Check the Vertical scrolling tables at CSS Play.

This works on most of web browsers. We can also do the above logic dynamically via JavaScript.

Table with fixed header on scroll

Since the purpose of adding vertical scroll bar to the <tbody> is displaying the table header at the top of each row, we could position the thead element to stay fixed at the top of the screen instead.

Here is a Working Demo of this approach performed by Julien.
It has a promising web browser support.

And here a pure CSS implementation by Willem Van Bockstal.

The Pure CSS Solution

Here is the old answer. Of course I've added a new method and refined the CSS declarations.

Table with Fixed Width

In this case, the table should have a fixed width (including the sum of columns' widths and the width of vertical scroll-bar).

Each column should have a specific width and the last column of thead element needs a greater width which equals to the others' width + the width of vertical scroll-bar.

Therefore, the CSS would be:

table {
    width: 716px; /* 140px * 5 column + 16px scrollbar width */
    border-spacing: 0;
}

tbody, thead tr { display: block; }

tbody {
    height: 100px;
    overflow-y: auto;
    overflow-x: hidden;
}

tbody td, thead th {
    width: 140px;
}

thead th:last-child {
    width: 156px; /* 140px + 16px scrollbar width */
}

Here is the output:

https://i.stack.imgur.com/jZfgJ.jpg

WORKING DEMO.

Table with 100% Width

In this approach, the table has a width of 100% and for each th and td, the value of width property should be less than 100% / number of cols.

Also, we need to reduce the width of thead as value of the width of vertical scroll-bar.

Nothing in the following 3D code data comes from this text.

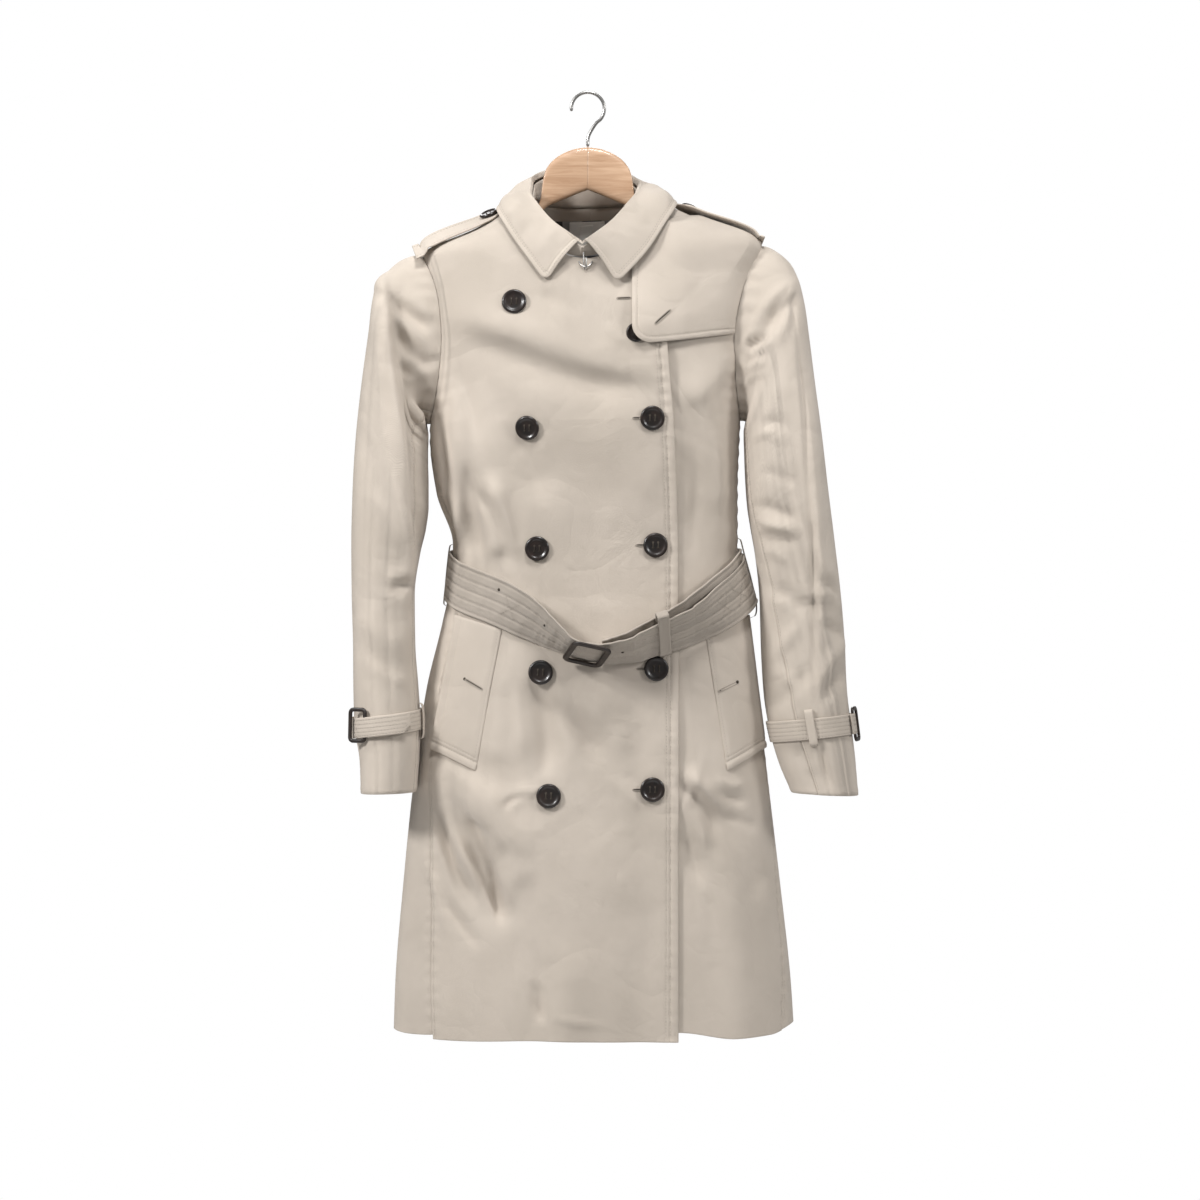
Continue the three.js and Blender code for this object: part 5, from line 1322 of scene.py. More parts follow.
def rounded_corners(points, to_edge, to_end, radius):
    """Draws the corners of a grid in, so that a square corner becomes a quarter circle."""
    from_edge, from_end = radius - to_edge, radius - to_end
    is_corner = (from_edge > 0) & (from_end > 0)
    size = np.maximum(np.hypot(from_edge, from_end), 1e-6)
    drawn = np.where(is_corner, 1 - np.maximum(from_edge, from_end) / size, 0)
    inward = -unit(np.gradient(points, axis=1))
    half = len(points) // 2
    along = unit(np.gradient(points, axis=0)) * np.where(np.arange(len(points)) < half, 1, -1)[:, None, None]
    return points + inward * (drawn * from_edge)[..., None] + along * (drawn * from_end)[..., None]


def make_collar(material):
    """The fall and the stand, each a wall on a grid of sections from the throat round the back."""
    share = np.concatenate([spaced((0.03, 14), (0.5, 66)), 1 - spaced((0.03, 14), (0.5, 66))[-2::-1]])
    t = spaced((0.3, 8), (0.84, 18), (1, 16))
    points = collar_fall_grid(share, t)
    normals = grid_normals(points)
    to_edge = np.cumsum(np.linalg.norm(np.diff(points, axis=1), axis=-1)[:, ::-1], axis=1)[:, ::-1]
    to_edge = np.pad(to_edge, ((0, 0), (0, 1)))
    along = np.cumsum(np.linalg.norm(np.diff(points[:, -6], axis=0), axis=-1))
    along = np.pad(along, (1, 0))
    to_end = np.minimum(along, along[-1] - along)[:, None]
    away = np.minimum(to_edge, to_end)
    points = rounded_corners(points, to_edge, to_end + 0 * to_edge, 11.0)
    on_leaf = smooth_step(0.3, 0.5, t)[None, :]
    relief = on_leaf * (0.4 * bump_at(away, 2.4, 1.8) - 0.55 * bump_at(away, 5.4, 1.1) - 0.3 * bump_at(away, 8.2, 1))
    relief = relief + on_leaf * (0.8 * ripple(points[..., 0] * 2, points[..., 2] * 2, 5)
                                 + creases(COLLAR_CREASES, points[..., 0], points[..., 2]))
    lifted = points + normals * relief[..., None]
    fall = wall("cloth_collar_fall", lifted, lifted - normals * CLOTH, material)
    cloth_piece(fall, (0.43, 0.085), "coat_cloth", "collar_fall", area=0.0282, rests_on=("cloth_collar_stand",))
    for inset in (5.4, 8.2):
        line, line_normals = inside_edge(lifted, normals, inset)
        sew("stitches_collar", line[4:-4] + 0.05 * line_normals[4:-4], line_normals[4:-4])
    for row in (4, -5):
        sew("stitches_collar", lifted[row, 14:-6], normals[row, 14:-6])
    _, base, _, _, stand_top, _ = collar_section(share)
    points = mix(base[:, None], stand_top[:, None], np.linspace(0, 1, 12)[None, :, None])
    normals = grid_normals(points)
    stand = wall("cloth_collar_stand", points, points + normals * CLOTH, material)
    cloth_piece(stand, (0.36, 0.042), "coat_cloth", "collar_stand", area=0.0097,
                rests_on=("cloth_back_left", "cloth_back_right"))


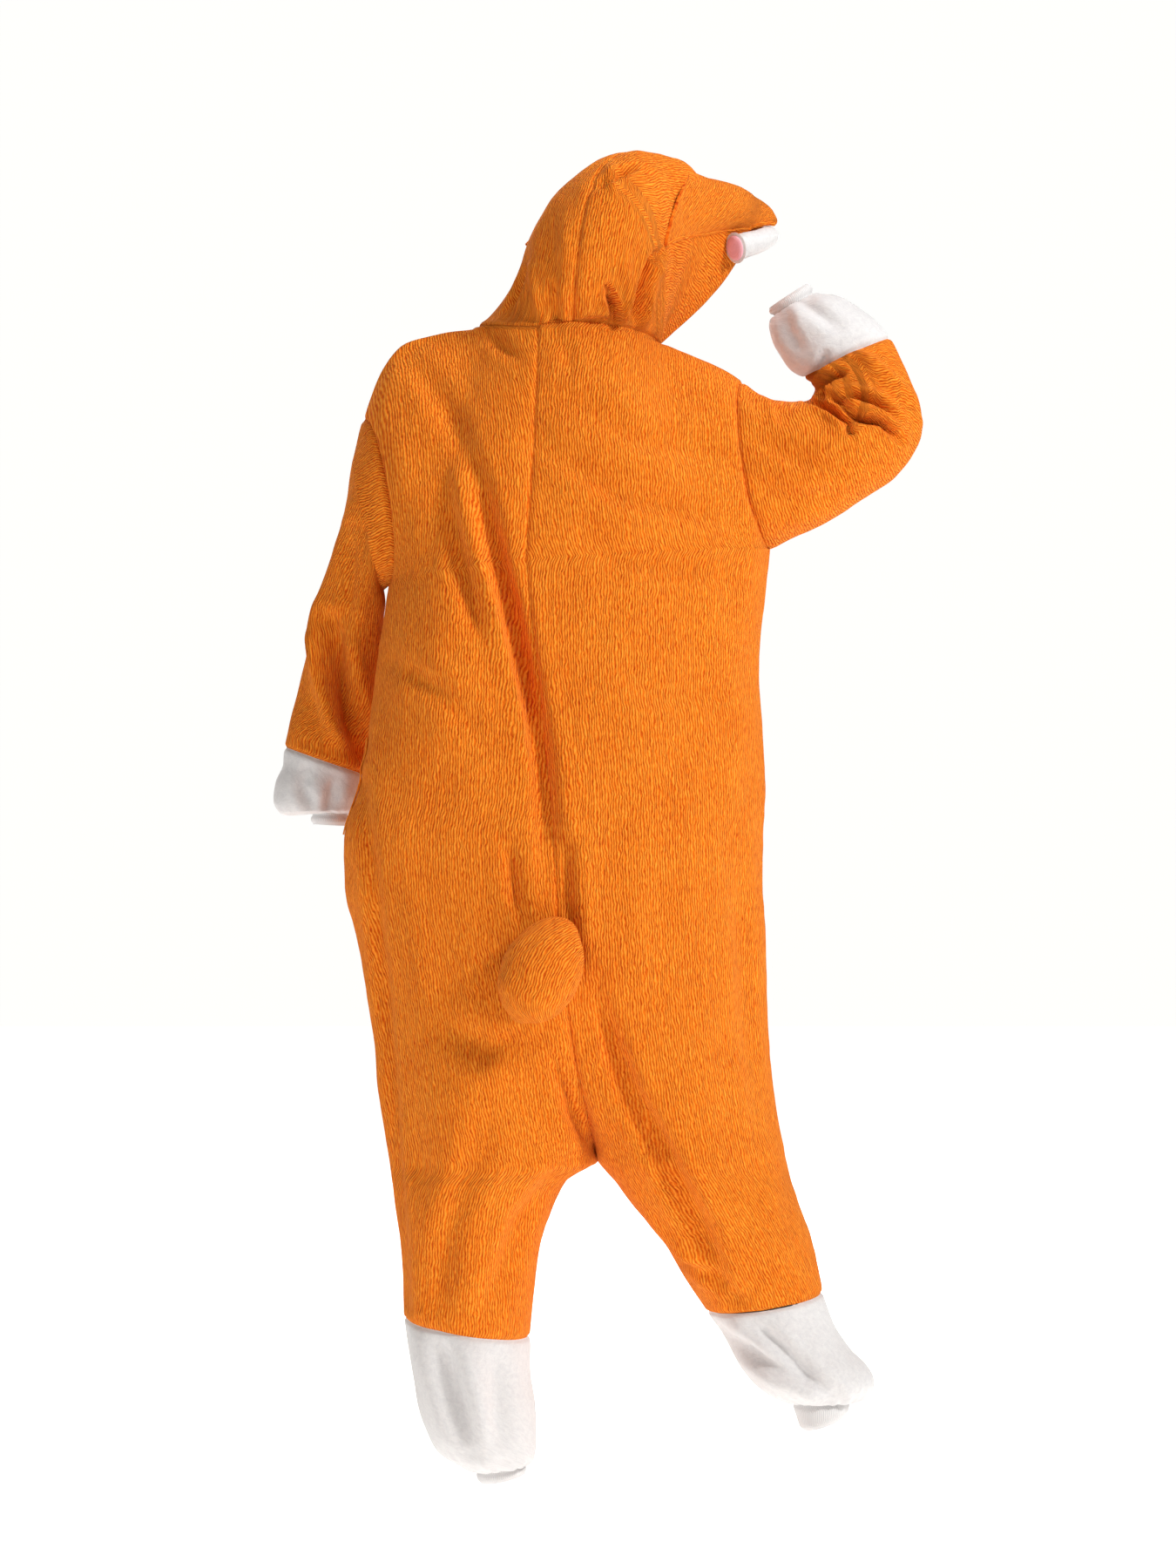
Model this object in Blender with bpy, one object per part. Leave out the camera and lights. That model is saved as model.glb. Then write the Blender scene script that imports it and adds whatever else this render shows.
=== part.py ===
"""A worn animal onesie: hooded one-piece suit with a padded snout, blouson cuffs and a stuffed tail.

Metres, +Z up. The wearer would face +Y, and +X is the wearer's right. The origin is the middle of the
shoulders, where the suit is carried. Every panel is a grid of points worked out from the tables below,
given a cloth wall on its inside, and parted from its neighbours by a seam gap.
"""
import math

import bmesh
import bpy
import numpy as np

WALL = 0.0025            # crinkled fleece
RIB_WALL = 0.0030        # doubled rib band
SEAM_GAP = 0.0003
LAY_GAP = 0.0004         # between a panel and what is sewn on it

UPPER_ROWS = 8           # armpit to shoulder, and half of an armhole
SHOULDER_COLS = 5
KEY_STEP = 1e-5          # points closer than this are one point
KEY_SHIFT = 3.7e-6
FOLDED_BACK = 0.80       # mean of unit normals below which two panels count as folded back
YOKE_EASE = 2            # rounds of smoothing across the yoke
SLEEVE_ROWS = 15
END_ROWS = 7
BAND_ROWS = 2
HOOD_COLS = 9

ORANGE = (0.90, 0.25, 0.018)
WHITE = (0.86, 0.86, 0.88)
PINK = (0.80, 0.42, 0.47)

# Trunk sections from the armpits to the crotch. z is the centre seam's height. The seams run at back_x and
# front_x, depth is how far the cloth stands from the side seams, turn is the angle that each quarter sweeps.
TRUNK = """
left_x  left_y  left_z  right_x right_y right_z z       back_x  front_x back_depth front_depth turn
-0.213  -0.015  -0.285  0.246   0.000   -0.243  -0.262  -0.047  0.055   0.135      0.120       90
-0.220  -0.028  -0.335  0.239   0.000   -0.310  -0.320  -0.041  0.052   0.138      0.122       90
-0.229  -0.032  -0.400  0.233   0.000   -0.390  -0.395  -0.033  0.048   0.140      0.125       90
-0.236  -0.032  -0.465  0.237   0.000   -0.460  -0.462  -0.028  0.044   0.142      0.128       90
-0.248  -0.030  -0.530  0.239   0.000   -0.530  -0.530  -0.020  0.040   0.145      0.130       90
-0.267  -0.025  -0.590  0.236   0.000   -0.590  -0.590  -0.015  0.036   0.148      0.132       90
-0.266  -0.020  -0.645  0.235   0.000   -0.645  -0.645  -0.011  0.032   0.150      0.132       90
-0.252  -0.015  -0.705  0.238   0.000   -0.705  -0.705  -0.009  0.030   0.150      0.130       92
-0.240  -0.010  -0.765  0.239   0.000   -0.765  -0.765  -0.002  0.030   0.146      0.128       98
-0.231  -0.006  -0.825  0.242   0.000   -0.825  -0.825  0.008   0.032   0.140      0.124       108
-0.224  -0.003  -0.880  0.248   0.000   -0.880  -0.880  0.018   0.034   0.133      0.120       124
-0.217  -0.001  -0.930  0.256   0.000   -0.930  -0.930  0.028   0.036   0.126      0.116       145
-0.213  0.000   -0.960  0.262   0.000   -0.960  -0.960  0.034   0.038   0.121      0.113       163
-0.210  0.000   -0.981  0.266   0.000   -0.981  -0.981  0.039   0.039   0.117      0.111       180
"""

# Trouser legs below the crotch: side seam, inseam, the section's middle and half depth.
LEFT_LEG = """
side_x  side_z  in_x    in_z    y       depth
-0.209  -0.993  0.011   -0.990  0.000   0.113
-0.207  -1.010  -0.004  -1.010  0.000   0.110
-0.204  -1.040  -0.019  -1.040  0.000   0.105
-0.200  -1.076  -0.031  -1.075  0.000   0.098
-0.197  -1.118  -0.038  -1.124  0.000   0.090
-0.196  -1.167  -0.044  -1.190  0.000   0.080
"""
RIGHT_LEG = """
side_x  side_z  in_x    in_z    y       depth
0.269   -0.995  0.053   -0.991  0.003   0.110
0.275   -1.012  0.067   -1.009  0.006   0.107
0.285   -1.040  0.089   -1.039  0.012   0.101
0.296   -1.071  0.114   -1.074  0.018   0.095
0.304   -1.105  0.142   -1.121  0.024   0.086
0.311   -1.141  0.170   -1.165  0.030   0.076
"""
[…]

In order to do that, we need to use CSS3 calc() function, as follows:

table {
    width: 100%;
    border-spacing: 0;
}

thead, tbody, tr, th, td { display: block; }

thead tr {
    /* fallback */
    width: 97%;
    /* minus scroll bar width */
    width: -webkit-calc(100% - 16px);
    width:    -moz-calc(100% - 16px);
    width:         calc(100% - 16px);
}

tr:after {  /* clearing float */
    content: ' ';
    display: block;
    visibility: hidden;
    clear: both;
}

tbody {
    height: 100px;
    overflow-y: auto;
    overflow-x: hidden;
}

tbody td, thead th {
    width: 19%;  /* 19% is less than (100% / 5 cols) = 20% */
    float: left;
}

Here is the Online Demo.

Note: This approach will fail if the content of each column breaks the line, i.e. the content of each cell should be short enough.

In the following, there are two simple example of pure CSS solution which I created at the time I answered this question.

Here is the jsFiddle Demo v2.

Old version: jsFiddle Demo v1


With display: block you loose table's properties as column's width shared between thead and tbody. I know you have fixed this by setting width: 19.2% but in case we don't know the width of each column in advance, this won't work.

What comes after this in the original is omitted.